▸ **Problem to work on**
Set down word for word each line from the start of the listing through the line that contains "const GAP = 0.3;", both included.

▸ **Data block**
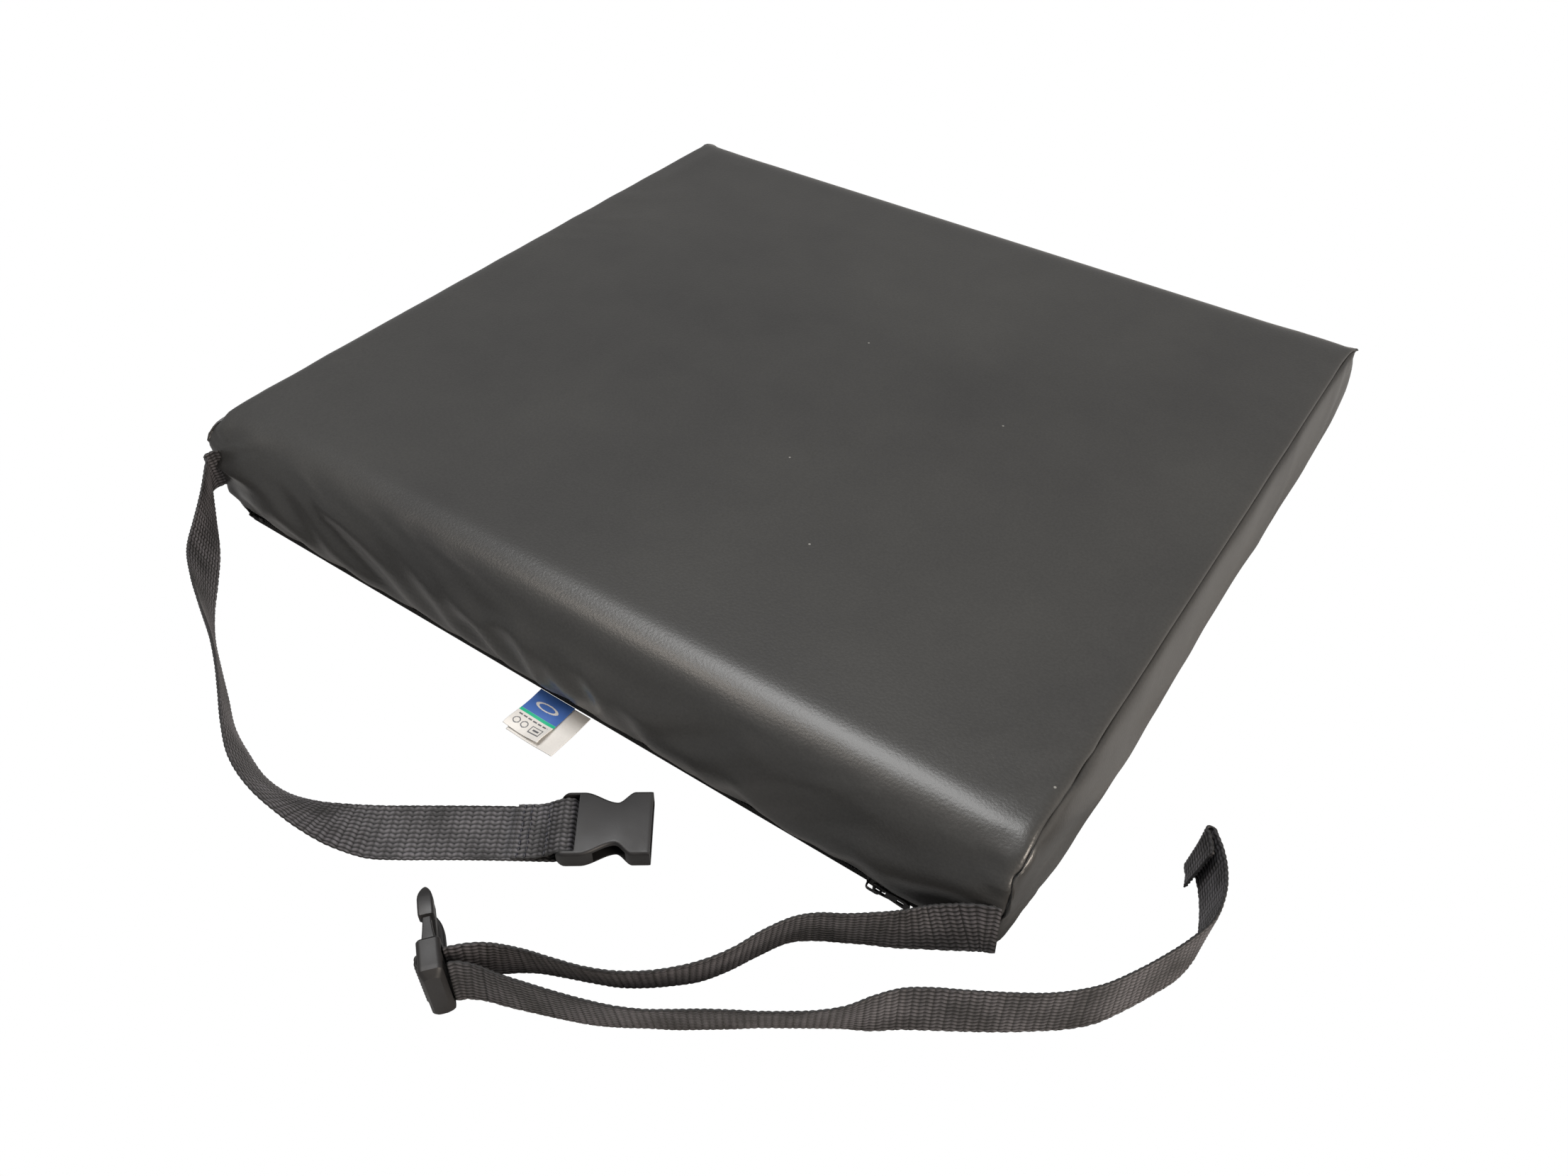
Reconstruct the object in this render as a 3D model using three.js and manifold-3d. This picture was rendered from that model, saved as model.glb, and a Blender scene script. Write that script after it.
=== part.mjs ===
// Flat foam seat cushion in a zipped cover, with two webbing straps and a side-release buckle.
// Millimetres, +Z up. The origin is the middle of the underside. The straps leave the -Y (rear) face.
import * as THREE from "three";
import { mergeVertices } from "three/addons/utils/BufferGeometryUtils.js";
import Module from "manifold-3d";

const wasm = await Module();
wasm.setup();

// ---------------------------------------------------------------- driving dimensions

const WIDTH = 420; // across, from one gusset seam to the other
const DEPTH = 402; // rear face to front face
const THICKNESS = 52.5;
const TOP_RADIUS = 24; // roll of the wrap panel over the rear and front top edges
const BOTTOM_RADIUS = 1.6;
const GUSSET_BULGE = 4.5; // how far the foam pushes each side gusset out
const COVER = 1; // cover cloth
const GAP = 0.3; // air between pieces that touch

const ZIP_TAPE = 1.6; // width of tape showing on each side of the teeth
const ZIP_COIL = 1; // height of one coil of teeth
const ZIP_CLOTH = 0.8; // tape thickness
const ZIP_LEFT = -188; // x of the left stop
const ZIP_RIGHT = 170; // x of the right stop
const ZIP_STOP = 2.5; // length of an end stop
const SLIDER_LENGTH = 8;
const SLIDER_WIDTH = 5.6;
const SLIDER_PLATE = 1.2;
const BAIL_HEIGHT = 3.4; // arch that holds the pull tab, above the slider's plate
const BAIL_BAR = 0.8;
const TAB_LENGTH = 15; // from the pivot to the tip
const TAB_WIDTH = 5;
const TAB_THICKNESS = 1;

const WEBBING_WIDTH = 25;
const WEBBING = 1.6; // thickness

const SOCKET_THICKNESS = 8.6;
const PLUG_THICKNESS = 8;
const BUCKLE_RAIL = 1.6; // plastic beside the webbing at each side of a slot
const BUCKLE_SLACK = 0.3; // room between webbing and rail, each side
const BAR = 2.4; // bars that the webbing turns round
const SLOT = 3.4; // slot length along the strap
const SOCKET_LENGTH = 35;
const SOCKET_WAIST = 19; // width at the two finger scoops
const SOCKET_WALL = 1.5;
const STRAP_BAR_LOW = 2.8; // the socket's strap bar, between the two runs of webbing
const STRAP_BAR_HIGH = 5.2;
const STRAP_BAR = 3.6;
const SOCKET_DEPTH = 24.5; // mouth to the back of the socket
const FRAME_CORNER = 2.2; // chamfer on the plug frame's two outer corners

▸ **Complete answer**
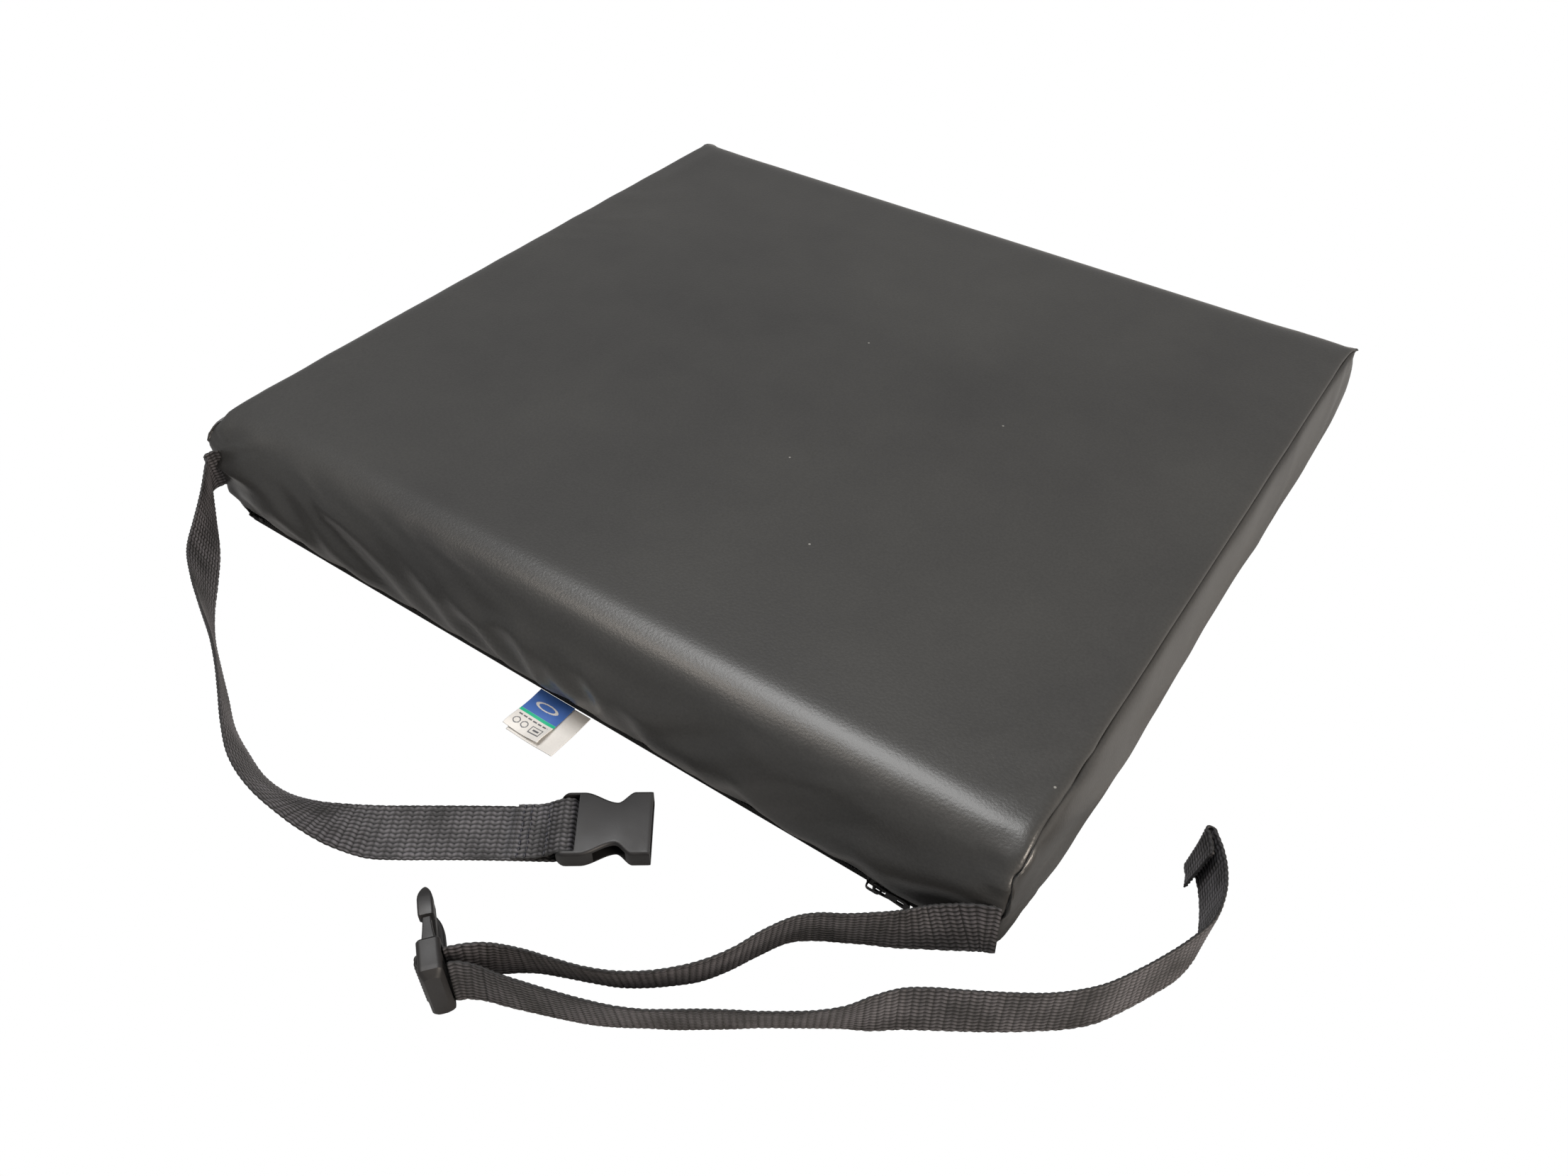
Reconstruct the object in this render as a 3D model using three.js and manifold-3d. This picture was rendered from that model, saved as model.glb, and a Blender scene script. Write that script after it.
=== part.mjs ===
// Flat foam seat cushion in a zipped cover, with two webbing straps and a side-release buckle.
// Millimetres, +Z up. The origin is the middle of the underside. The straps leave the -Y (rear) face.
import * as THREE from "three";
import { mergeVertices } from "three/addons/utils/BufferGeometryUtils.js";
import Module from "manifold-3d";

const wasm = await Module();
wasm.setup();

// ---------------------------------------------------------------- driving dimensions

const WIDTH = 420; // across, from one gusset seam to the other
const DEPTH = 402; // rear face to front face
const THICKNESS = 52.5;
const TOP_RADIUS = 24; // roll of the wrap panel over the rear and front top edges
const BOTTOM_RADIUS = 1.6;
const GUSSET_BULGE = 4.5; // how far the foam pushes each side gusset out
const COVER = 1; // cover cloth
const GAP = 0.3; // air between pieces that touch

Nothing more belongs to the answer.